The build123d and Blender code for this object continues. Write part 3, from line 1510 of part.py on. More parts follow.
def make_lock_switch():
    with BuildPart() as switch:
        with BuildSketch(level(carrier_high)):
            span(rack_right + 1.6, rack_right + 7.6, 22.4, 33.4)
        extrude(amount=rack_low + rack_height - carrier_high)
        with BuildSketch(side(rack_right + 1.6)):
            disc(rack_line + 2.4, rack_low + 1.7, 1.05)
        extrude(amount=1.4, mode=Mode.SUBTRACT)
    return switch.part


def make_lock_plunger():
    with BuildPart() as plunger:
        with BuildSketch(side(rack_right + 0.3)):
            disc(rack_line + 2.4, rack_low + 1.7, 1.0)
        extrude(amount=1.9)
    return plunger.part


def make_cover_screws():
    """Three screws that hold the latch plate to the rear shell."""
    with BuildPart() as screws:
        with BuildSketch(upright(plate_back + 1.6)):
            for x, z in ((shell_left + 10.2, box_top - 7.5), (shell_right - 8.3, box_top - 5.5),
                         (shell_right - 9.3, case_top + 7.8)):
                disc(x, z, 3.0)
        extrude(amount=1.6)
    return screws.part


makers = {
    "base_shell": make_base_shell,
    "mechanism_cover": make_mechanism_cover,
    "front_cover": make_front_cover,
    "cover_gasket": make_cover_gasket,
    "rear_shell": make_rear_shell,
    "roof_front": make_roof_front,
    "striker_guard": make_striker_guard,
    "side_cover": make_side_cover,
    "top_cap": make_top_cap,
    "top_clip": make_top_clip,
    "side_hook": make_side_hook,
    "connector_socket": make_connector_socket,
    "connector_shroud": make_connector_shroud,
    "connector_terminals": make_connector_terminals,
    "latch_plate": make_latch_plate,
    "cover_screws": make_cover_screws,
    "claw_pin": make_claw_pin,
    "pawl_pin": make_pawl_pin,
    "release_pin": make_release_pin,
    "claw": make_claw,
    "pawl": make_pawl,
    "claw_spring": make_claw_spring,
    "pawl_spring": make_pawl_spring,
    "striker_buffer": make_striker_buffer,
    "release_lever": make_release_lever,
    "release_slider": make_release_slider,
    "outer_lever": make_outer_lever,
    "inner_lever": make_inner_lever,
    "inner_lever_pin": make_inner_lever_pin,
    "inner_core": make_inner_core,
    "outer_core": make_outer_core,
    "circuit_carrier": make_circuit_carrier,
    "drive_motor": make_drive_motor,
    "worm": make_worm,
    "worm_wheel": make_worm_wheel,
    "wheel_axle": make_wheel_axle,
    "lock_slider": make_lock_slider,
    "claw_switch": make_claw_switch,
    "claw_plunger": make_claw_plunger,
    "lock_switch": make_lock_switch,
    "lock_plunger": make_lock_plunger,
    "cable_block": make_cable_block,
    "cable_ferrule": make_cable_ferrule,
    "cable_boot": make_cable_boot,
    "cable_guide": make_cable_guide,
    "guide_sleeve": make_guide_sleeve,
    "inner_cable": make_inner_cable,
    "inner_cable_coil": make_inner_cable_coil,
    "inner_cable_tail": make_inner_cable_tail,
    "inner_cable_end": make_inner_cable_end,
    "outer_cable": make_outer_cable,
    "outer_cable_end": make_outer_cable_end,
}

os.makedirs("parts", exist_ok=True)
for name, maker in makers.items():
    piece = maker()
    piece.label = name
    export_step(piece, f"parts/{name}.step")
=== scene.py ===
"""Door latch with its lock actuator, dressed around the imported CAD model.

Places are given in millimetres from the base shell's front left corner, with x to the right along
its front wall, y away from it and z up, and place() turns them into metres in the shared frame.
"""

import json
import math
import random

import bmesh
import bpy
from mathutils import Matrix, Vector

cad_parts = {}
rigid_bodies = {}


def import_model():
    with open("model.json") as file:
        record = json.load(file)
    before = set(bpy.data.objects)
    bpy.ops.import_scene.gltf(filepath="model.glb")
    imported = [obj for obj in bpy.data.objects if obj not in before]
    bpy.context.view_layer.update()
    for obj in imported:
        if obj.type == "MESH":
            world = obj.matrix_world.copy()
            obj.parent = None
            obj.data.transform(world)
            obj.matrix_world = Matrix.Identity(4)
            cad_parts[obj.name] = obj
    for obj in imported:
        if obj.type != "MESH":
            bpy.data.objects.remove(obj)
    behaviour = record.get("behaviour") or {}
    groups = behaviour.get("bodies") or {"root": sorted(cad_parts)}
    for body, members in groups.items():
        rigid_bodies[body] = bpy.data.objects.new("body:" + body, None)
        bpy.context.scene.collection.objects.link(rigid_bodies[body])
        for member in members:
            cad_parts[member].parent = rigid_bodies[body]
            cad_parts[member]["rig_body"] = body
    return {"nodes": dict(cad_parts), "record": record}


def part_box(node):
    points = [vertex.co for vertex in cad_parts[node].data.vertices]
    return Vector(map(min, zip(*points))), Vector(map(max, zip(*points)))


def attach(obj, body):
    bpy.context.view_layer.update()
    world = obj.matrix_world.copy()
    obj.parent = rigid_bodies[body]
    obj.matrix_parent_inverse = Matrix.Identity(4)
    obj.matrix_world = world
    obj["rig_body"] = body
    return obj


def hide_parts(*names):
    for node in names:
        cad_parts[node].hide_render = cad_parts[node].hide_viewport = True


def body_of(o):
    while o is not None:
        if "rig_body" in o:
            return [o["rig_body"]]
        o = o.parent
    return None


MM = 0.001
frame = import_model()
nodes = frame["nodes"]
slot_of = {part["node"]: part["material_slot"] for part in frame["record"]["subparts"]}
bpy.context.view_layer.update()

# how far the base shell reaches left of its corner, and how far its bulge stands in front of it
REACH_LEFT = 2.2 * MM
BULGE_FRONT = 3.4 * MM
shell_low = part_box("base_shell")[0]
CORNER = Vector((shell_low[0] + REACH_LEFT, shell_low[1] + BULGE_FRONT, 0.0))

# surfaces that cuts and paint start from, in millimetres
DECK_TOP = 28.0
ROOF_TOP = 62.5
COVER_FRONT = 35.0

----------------

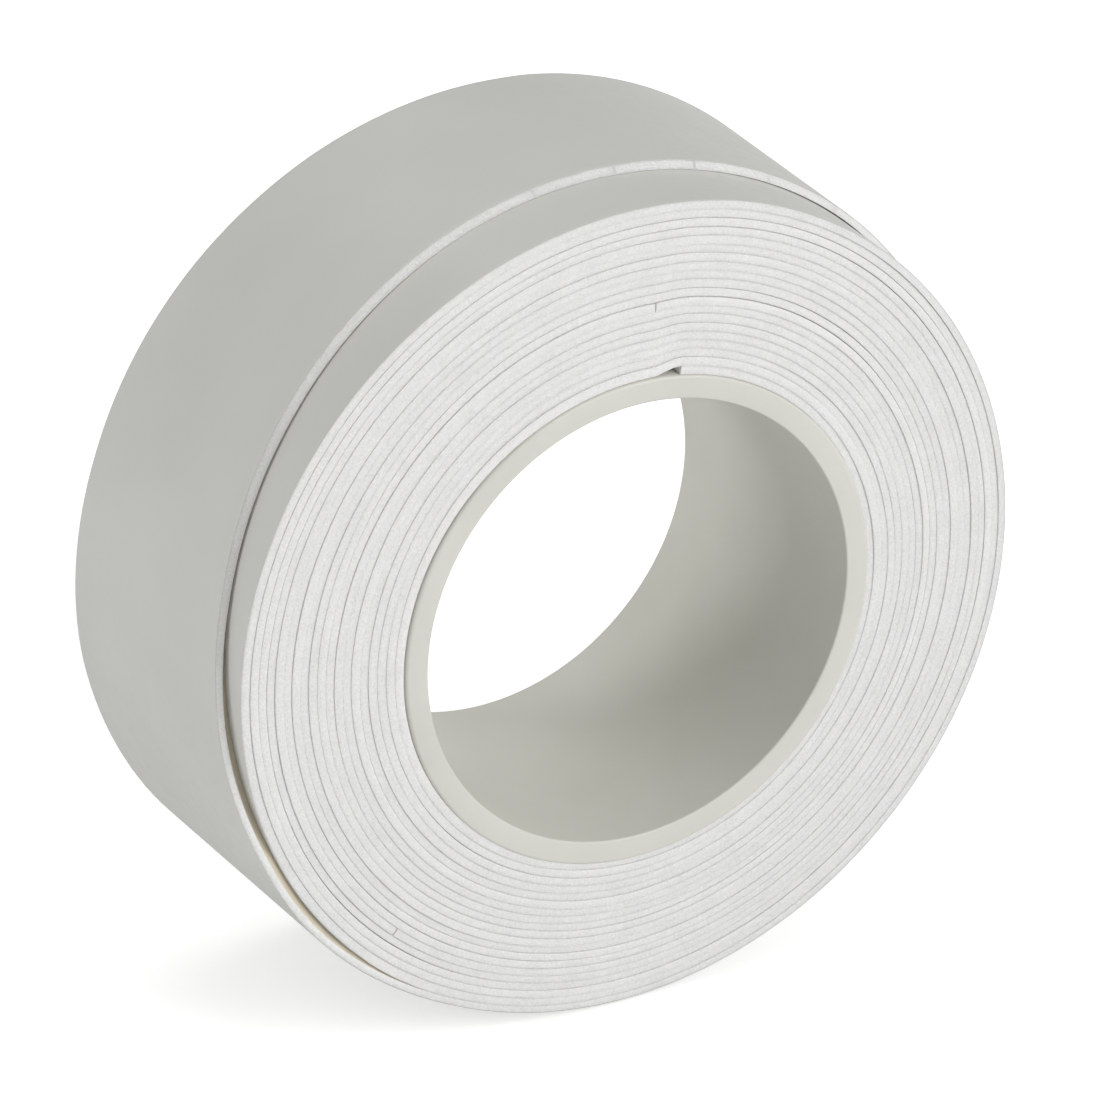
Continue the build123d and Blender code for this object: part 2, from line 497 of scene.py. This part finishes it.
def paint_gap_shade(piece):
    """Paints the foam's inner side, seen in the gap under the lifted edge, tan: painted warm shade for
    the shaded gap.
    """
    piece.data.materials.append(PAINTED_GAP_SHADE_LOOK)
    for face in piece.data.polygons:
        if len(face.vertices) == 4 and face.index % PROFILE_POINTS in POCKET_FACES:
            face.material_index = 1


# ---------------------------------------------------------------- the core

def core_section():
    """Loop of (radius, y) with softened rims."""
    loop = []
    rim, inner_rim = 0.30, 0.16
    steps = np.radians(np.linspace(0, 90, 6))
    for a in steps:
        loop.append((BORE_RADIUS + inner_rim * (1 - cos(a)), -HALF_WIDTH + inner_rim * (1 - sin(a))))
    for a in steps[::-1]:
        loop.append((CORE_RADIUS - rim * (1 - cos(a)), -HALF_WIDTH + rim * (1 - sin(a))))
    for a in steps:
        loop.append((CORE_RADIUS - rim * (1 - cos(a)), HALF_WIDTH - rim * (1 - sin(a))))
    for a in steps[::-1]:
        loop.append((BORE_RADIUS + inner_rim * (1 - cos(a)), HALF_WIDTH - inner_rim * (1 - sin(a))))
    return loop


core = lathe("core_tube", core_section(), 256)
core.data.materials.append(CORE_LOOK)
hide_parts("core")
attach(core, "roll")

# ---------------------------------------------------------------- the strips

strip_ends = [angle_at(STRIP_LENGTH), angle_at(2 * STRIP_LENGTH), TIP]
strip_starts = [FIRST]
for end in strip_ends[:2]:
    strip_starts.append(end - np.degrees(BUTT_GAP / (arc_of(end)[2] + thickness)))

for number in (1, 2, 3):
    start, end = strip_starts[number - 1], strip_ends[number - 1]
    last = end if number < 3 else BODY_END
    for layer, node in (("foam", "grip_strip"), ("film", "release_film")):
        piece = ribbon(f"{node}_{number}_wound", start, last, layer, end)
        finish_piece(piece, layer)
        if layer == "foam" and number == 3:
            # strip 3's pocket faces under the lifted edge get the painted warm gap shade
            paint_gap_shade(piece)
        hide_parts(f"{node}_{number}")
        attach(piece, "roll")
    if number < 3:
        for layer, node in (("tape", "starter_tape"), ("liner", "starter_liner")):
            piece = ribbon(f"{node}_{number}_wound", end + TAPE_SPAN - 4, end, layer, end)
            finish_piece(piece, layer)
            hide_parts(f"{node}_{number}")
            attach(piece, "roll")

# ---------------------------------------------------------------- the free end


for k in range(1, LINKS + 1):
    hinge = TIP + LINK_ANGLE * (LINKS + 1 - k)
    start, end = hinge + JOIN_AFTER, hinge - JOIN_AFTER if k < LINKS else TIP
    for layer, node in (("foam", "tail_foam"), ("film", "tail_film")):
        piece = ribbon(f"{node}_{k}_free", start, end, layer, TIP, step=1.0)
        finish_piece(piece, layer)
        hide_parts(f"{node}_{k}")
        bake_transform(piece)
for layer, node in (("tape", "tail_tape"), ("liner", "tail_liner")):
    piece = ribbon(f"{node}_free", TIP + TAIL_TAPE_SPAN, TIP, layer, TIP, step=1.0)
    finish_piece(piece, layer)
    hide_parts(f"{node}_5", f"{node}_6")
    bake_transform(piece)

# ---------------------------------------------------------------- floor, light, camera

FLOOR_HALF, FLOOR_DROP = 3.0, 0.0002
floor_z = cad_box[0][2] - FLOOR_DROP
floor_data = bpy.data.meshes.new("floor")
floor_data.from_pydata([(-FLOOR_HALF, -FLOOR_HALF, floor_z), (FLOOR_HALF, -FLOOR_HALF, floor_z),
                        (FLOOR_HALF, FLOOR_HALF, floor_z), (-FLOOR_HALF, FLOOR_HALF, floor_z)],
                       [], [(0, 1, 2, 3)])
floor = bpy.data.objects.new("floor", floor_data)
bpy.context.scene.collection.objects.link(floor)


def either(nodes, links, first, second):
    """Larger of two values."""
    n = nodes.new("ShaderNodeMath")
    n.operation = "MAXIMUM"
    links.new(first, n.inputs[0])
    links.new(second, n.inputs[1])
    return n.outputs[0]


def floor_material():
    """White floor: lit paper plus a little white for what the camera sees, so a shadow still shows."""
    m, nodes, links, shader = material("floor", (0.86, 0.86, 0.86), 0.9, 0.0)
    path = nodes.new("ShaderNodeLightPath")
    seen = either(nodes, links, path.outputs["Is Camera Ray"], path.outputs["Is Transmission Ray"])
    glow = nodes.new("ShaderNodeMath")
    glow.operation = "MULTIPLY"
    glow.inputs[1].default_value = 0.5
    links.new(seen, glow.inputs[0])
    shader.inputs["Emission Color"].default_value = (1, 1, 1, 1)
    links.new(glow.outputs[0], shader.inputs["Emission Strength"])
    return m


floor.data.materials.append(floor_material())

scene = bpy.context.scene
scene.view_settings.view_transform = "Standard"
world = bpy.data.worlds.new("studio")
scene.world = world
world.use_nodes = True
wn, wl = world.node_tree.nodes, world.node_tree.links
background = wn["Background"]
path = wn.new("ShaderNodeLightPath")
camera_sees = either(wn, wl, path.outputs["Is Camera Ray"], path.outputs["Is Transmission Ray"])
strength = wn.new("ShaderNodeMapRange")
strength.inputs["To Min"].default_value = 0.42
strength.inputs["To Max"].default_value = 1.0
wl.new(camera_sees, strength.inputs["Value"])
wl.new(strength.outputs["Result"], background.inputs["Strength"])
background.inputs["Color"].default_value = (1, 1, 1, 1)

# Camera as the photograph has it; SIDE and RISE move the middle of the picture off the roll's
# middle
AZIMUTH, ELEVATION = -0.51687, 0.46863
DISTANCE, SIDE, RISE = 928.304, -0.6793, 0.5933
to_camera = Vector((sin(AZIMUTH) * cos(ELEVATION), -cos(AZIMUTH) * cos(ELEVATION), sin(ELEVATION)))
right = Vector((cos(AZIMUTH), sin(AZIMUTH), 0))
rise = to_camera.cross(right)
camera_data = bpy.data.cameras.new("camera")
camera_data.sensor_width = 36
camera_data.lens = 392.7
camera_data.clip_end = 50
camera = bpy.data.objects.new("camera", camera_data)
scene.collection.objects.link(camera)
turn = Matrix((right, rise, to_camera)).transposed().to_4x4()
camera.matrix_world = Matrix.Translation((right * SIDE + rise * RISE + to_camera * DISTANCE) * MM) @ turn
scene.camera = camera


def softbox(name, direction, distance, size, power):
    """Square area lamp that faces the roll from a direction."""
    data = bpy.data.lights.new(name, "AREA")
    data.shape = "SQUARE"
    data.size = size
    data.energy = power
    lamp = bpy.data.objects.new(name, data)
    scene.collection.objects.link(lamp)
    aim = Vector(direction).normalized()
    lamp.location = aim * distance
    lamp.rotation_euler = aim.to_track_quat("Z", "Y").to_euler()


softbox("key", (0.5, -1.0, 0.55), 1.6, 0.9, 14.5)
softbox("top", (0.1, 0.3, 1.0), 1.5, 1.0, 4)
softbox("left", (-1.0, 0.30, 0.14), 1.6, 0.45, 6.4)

----------------

[WHAT IS BEING ASKED] Repeat exactly, and only, the lines from the one containing "for name, maker" through the one containing "bpy.context.scene.collection.objects.link(rigid_bodies[body])", both included.

[FINAL ANSWER]
for name, maker in makers.items():
    piece = maker()
    piece.label = name
    export_step(piece, f"parts/{name}.step")
=== scene.py ===
"""Door latch with its lock actuator, dressed around the imported CAD model.

Places are given in millimetres from the base shell's front left corner, with x to the right along
its front wall, y away from it and z up, and place() turns them into metres in the shared frame.
"""

import json
import math
import random

import bmesh
import bpy
from mathutils import Matrix, Vector

cad_parts = {}
rigid_bodies = {}


def import_model():
    with open("model.json") as file:
        record = json.load(file)
    before = set(bpy.data.objects)
    bpy.ops.import_scene.gltf(filepath="model.glb")
    imported = [obj for obj in bpy.data.objects if obj not in before]
    bpy.context.view_layer.update()
    for obj in imported:
        if obj.type == "MESH":
            world = obj.matrix_world.copy()
            obj.parent = None
            obj.data.transform(world)
            obj.matrix_world = Matrix.Identity(4)
            cad_parts[obj.name] = obj
    for obj in imported:
        if obj.type != "MESH":
            bpy.data.objects.remove(obj)
    behaviour = record.get("behaviour") or {}
    groups = behaviour.get("bodies") or {"root": sorted(cad_parts)}
    for body, members in groups.items():
        rigid_bodies[body] = bpy.data.objects.new("body:" + body, None)
        bpy.context.scene.collection.objects.link(rigid_bodies[body])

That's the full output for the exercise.